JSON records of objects
* begin *

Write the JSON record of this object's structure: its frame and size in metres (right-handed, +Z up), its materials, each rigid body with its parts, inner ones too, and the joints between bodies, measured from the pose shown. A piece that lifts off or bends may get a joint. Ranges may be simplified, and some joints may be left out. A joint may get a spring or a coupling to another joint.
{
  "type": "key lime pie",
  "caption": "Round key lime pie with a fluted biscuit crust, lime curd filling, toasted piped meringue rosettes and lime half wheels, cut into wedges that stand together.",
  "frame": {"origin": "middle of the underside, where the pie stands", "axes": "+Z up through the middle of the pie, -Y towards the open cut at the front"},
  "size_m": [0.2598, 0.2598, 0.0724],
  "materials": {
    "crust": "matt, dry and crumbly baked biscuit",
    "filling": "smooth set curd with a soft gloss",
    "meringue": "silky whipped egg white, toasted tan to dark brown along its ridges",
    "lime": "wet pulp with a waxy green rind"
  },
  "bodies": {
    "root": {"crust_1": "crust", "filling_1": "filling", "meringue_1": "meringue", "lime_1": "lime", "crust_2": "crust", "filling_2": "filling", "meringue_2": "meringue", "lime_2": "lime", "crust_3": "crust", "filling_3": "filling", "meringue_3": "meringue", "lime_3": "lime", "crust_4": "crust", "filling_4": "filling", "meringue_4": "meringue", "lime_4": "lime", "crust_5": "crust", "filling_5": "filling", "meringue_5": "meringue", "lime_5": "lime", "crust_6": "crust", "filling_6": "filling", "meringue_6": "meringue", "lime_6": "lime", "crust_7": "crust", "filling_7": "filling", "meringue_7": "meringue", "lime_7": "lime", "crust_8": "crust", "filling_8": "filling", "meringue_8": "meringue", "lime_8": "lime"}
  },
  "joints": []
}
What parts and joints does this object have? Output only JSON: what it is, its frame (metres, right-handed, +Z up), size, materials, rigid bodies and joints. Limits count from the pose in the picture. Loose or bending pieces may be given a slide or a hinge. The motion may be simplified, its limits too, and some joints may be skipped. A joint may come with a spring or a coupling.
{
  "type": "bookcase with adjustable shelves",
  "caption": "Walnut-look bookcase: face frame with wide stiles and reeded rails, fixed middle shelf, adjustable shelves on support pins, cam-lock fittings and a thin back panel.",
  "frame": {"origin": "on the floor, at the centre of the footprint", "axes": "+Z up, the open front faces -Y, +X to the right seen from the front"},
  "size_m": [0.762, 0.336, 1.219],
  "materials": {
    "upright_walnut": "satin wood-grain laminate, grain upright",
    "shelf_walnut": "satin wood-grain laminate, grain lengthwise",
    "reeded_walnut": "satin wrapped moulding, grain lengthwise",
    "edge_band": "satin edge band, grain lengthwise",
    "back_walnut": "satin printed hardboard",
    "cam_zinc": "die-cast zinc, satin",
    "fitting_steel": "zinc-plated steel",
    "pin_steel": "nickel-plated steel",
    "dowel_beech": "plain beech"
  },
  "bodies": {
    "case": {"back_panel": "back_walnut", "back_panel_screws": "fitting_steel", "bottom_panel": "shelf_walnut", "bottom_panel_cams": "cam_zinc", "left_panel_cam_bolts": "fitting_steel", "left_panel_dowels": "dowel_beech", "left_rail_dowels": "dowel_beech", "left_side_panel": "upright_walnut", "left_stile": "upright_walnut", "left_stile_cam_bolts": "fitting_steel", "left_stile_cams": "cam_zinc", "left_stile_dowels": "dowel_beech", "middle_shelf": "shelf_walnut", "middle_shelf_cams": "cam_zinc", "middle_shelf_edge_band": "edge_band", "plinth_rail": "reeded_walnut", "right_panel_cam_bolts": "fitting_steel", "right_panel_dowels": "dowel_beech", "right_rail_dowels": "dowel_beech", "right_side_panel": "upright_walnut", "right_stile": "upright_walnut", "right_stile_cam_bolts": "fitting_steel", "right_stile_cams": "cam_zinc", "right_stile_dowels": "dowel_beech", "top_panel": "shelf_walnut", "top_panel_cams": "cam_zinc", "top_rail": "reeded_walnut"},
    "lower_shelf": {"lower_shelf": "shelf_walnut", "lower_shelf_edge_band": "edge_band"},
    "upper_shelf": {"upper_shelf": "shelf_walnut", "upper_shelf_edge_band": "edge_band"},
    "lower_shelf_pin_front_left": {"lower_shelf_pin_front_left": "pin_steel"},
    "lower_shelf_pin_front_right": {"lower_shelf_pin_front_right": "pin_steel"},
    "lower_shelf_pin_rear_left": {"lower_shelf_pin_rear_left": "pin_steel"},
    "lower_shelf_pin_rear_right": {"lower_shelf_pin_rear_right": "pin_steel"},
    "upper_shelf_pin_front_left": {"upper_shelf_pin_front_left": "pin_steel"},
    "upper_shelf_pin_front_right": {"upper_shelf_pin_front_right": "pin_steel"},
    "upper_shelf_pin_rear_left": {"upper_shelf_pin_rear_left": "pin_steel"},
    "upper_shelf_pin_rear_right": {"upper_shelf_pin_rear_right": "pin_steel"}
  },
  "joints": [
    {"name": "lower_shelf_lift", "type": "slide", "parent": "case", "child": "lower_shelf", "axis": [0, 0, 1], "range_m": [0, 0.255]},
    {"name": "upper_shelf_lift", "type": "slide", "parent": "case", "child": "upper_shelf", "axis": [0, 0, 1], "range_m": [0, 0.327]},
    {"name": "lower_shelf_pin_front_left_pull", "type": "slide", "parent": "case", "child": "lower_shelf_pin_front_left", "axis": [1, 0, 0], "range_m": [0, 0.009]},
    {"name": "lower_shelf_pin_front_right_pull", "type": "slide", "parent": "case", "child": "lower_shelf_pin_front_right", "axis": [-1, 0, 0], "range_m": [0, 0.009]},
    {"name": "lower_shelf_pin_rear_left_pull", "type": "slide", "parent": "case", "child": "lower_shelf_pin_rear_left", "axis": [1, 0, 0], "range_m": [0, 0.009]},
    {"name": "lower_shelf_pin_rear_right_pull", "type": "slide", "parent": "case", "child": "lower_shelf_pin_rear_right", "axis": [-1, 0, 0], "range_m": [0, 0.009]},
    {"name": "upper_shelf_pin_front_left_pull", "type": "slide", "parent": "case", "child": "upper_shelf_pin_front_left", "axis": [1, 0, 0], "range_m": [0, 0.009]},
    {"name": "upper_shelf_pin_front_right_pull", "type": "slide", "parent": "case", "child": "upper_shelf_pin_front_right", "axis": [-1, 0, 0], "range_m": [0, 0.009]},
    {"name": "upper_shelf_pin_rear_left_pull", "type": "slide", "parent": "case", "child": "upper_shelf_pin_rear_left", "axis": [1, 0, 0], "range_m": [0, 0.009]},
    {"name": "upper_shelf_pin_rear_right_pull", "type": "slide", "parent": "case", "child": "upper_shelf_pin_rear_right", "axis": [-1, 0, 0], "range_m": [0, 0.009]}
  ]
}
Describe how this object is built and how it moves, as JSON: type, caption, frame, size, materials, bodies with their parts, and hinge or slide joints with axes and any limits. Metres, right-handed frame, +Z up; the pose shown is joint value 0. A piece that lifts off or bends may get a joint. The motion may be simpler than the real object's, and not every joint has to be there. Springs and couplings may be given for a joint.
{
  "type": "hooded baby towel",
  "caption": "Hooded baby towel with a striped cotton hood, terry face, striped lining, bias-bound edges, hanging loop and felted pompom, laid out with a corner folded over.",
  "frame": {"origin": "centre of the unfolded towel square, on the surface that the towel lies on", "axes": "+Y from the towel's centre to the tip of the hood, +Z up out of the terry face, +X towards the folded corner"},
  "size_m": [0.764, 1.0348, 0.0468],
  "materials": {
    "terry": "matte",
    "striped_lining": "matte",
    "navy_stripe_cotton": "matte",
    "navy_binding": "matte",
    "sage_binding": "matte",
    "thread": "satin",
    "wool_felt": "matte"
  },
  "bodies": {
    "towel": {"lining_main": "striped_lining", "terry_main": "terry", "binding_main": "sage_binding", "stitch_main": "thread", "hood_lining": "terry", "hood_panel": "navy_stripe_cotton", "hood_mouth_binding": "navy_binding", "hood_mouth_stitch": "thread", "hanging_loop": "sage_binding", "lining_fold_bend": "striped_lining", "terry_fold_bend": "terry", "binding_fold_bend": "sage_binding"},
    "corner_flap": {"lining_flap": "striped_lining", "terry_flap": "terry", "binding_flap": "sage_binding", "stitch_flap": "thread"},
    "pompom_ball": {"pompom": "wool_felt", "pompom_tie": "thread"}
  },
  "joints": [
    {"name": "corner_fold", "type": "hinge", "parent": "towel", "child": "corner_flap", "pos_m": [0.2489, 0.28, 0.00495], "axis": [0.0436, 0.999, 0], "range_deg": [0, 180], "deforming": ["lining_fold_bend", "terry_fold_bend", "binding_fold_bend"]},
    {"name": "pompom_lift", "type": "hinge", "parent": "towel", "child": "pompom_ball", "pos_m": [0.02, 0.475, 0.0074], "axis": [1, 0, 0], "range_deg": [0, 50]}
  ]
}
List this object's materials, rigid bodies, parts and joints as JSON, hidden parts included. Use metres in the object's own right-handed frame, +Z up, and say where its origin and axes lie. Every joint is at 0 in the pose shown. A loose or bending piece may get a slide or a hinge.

* end *

* **Problem to solve**:
Within the listing above, find every line containing the string "where" and return it.

* **Task solution**:
  "frame": {"origin": "middle of the underside, where the pie stands", "axes": "+Z up through the middle of the pie, -Y towards the open cut at the front"},
List this object's materials, rigid bodies, parts and joints as JSON, hidden parts included. Use metres in the object's own right-handed frame, +Z up, and say where its origin and axes lie. Every joint is at 0 in the pose shown. A loose or bending piece may get a slide or a hinge.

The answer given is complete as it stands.